Anohni is a UK born, US raised transgender woman. An alternative theatre graduate and founder of critically acclaimed New York music ensemble, Antony and the Johnsons. Formerly Antony Hegarty, she has released a stunning catalogue of eight studio albums, EPs and live performances that cross artistic genre and continue to push her own creative character.
Most recently Anohni’s superb vocal prowess has captivated a contemporary audience with the ultra-modern, electronic, political and environmental protest of her 2016 release, Hopelessness. The striking music, stunning vocal and unconventional subject matter of this bitterly angry album (topics include state-sponsored execution, torture, animal abuse and looming environmental disaster), have rightly left audiences with a profound emotive connection. Yet this pails into insignificance when compared with the deeply affecting personal despair of Antony and the Johnson’s 2005 sophomore offering, I Am A Bird Now.

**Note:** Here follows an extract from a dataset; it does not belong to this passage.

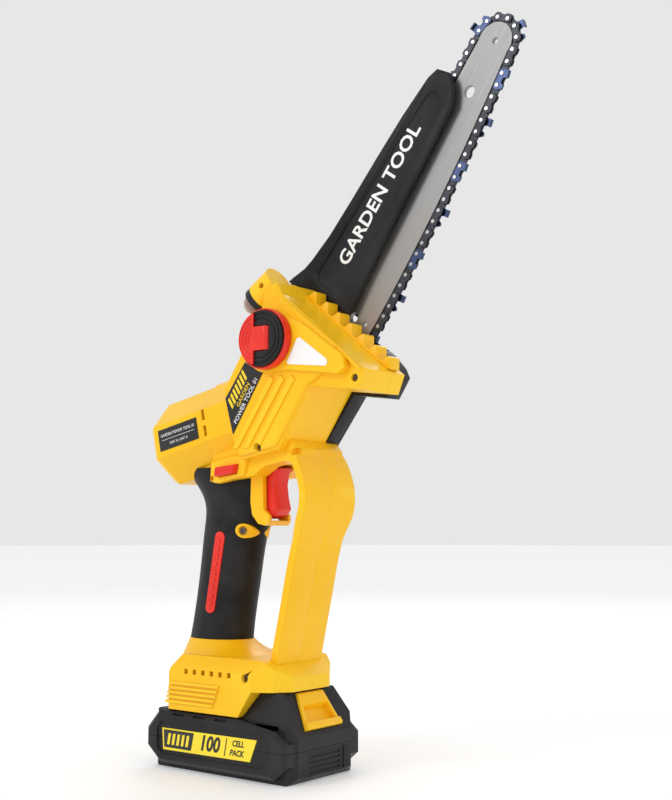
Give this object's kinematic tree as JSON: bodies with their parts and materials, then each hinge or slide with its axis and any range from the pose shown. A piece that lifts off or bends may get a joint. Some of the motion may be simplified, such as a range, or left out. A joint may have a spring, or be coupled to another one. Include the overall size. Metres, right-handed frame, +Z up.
{
  "type": "cordless pruning chainsaw",
  "caption": "Battery pruning chainsaw for one hand: short guide bar with chain, hinged guard, knuckle bow, black grip and clip-on battery as its foot.",
  "frame": {"origin": "centre of the battery underside, the face the saw stands on", "axes": "+Z up, +X towards the guide bar and the release button, -Y the side with the oil cap"},
  "size_m": [0.2632, 0.0804, 0.4528],
  "materials": {
    "yellow_plastic": "moulded, slightly glossy",
    "black_plastic": "satin with fine spark-eroded grain",
    "black_rubber": "soft-touch overmould, matt",
    "red_plastic": "moulded, glossy",
    "white_plastic": "thin glossy sheet",
    "label_print": "laminated printed film",
    "bar_steel": "ground along the bar",
    "chain_steel": "oiled, dark",
    "rivet_steel": "bright, turned",
    "dark_steel": "blackened",
    "cast_alloy": "die cast, raw",
    "clear_plastic": "translucent, milky",
    "clear_bulb": "clear soft dome",
    "circuit_board": "solder mask",
    "cell_wrap": "shrink film",
    "contact_brass": "stamped strip"
  },
  "bodies": {
    "housing": {"right_shell": "yellow_plastic", "left_shell": "yellow_plastic", "bow_right": "yellow_plastic", "bow_left": "yellow_plastic", "grip_skin_right": "black_rubber", "grip_skin_left": "black_rubber", "grip_inserts": "red_plastic", "spiked_bumper": "yellow_plastic", "head_label": "label_print", "motor_label": "label_print", "white_inlay": "white_plastic", "housing_screws": "dark_steel", "guide_bar": "bar_steel", "chain_cutters": "chain_steel", "chain_straps": "chain_steel", "chain_drive_links": "chain_steel", "chain_rivets": "rivet_steel", "sprocket_cover": "black_plastic", "bar_studs": "dark_steel", "bar_nuts": "dark_steel", "guard_pin": "dark_steel", "oil_tank": "clear_plastic", "oil_pipe": "clear_plastic", "bulb_collar": "black_plastic", "bulb_core": "red_plastic", "motor_can": "dark_steel", "gear_case": "cast_alloy", "bearings": "rivet_steel", "switch_body": "black_plastic", "control_board": "circuit_board", "terminal_block": "black_plastic"},
    "guard": {"guard": "black_plastic"},
    "oil_cap": {"oil_cap": "black_plastic", "cap_rim": "red_plastic", "cap_seal": "black_rubber", "flap_pin": "dark_steel"},
    "cap_flap": {"cap_flap": "red_plastic"},
    "primer_bulb": {"primer_bulb": "clear_bulb"},
    "rotor": {"rotor": "dark_steel", "cooling_fan": "black_plastic", "pinion": "dark_steel"},
    "output": {"output_shaft": "dark_steel", "bevel_gear": "dark_steel", "drive_sprocket": "dark_steel"},
    "trigger": {"trigger": "red_plastic"},
    "lock_button": {"lock_button": "red_plastic"},
    "battery": {"battery_lower": "black_plastic", "battery_upper": "black_plastic", "battery_cells": "cell_wrap", "battery_board": "circuit_board", "battery_contacts": "contact_brass", "battery_labels": "label_print"},
    "release_button": {"release_button": "yellow_plastic"}
  },
  "joints": [
    {"name": "guard_hinge", "type": "hinge", "parent": "housing", "child": "guard", "pos_m": [0.02773, 0, 0.30116], "axis": [0, -1, 0], "range_deg": [0, 60], "stiffness_Nm_per_rad": 0.02, "springref_deg": -34.38},
    {"name": "cap_turn", "type": "hinge", "parent": "housing", "child": "oil_cap", "pos_m": [0.0435, -0.035, 0.264], "axis": [0, -1, 0], "range_deg": [0, 90]},
    {"name": "flap_hinge", "type": "hinge", "parent": "oil_cap", "child": "cap_flap", "pos_m": [0.0465, -0.0402, 0.264], "axis": [0, 0, 1], "range_deg": [0, 90]},
    {"name": "bulb_press", "type": "slide", "parent": "housing", "child": "primer_bulb", "axis": [0.8387, 0, 0.5446], "range_m": [0, 0.003], "stiffness_N_per_m": 400, "springref_m": -0.002},
    {"name": "rotor_spin", "type": "hinge", "parent": "housing", "child": "rotor", "pos_m": [0.0403, 0, 0.2267], "axis": [0.9781, 0, 0.2079], "continuous": true},
    {"name": "output_spin", "type": "hinge", "parent": "housing", "child": "output", "pos_m": [0.0403, 0, 0.2267], "axis": [0, 1, 0], "continuous": true},
    {"name": "trigger_pull", "type": "slide", "parent": "housing", "child": "trigger", "axis": [-1, 0, 0], "range_m": [0, 0.005], "stiffness_N_per_m": 600, "springref_m": -0.004},
    {"name": "lock_push", "type": "slide", "parent": "housing", "child": "lock_button", "axis": [0, 1, 0], "range_m": [0, 0.004], "stiffness_N_per_m": 500, "springref_m": -0.003},
    {"name": "battery_slide", "type": "slide", "parent": "housing", "child": "battery", "axis": [1, 0, 0], "range_m": [0, 0.1]},
    {"name": "release_push", "type": "slide", "parent": "battery", "child": "release_button", "axis": [-0.8683, 0, -0.4961], "range_m": [0, 0.003], "stiffness_N_per_m": 500, "springref_m": -0.003}
  ],
  "couplings": [
    {"joint": "output_spin", "follows": "rotor_spin", "ratio": -0.33333}
  ]
}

Released in 2005 to widespread critical acclaim, I Am a Bird Now won the year’s Mercury Music Prize and deservedly cast the group’s lead Anohni (then Antony) into mainstream public consciousness.
The record is an overwhelmingly beautiful collection of ten captivating and phenomenally emotive songs. In just 35 blissful, intoxicating minutes, the listener is left with the same exhausting emotional disturbance as though having just watched a complex, moving and ever-intensifying three hour cinematic thriller. With an often disturbing choice of topic – domestic violence, breast amputation, death and transsexuality – this spellbindingly melancholic album is an astounding achievement in voice, music and lyrical content.
The album sleeve, itself a salient and evocative talking point, is the iconic 1973 Peter Hujar photograph, Candy on Her Deathbed. It captures the transsexual icon, Candy Darling, who starred in many Andy Warhol projects, perhaps most famously promoted as a Warhol Superstar – a group of personalities who would help Warhol generate publicity while he offered fame and attention in return. She was also name-checked in album guest Lou Reed’s 1972 hit, Walk on the Wild Side.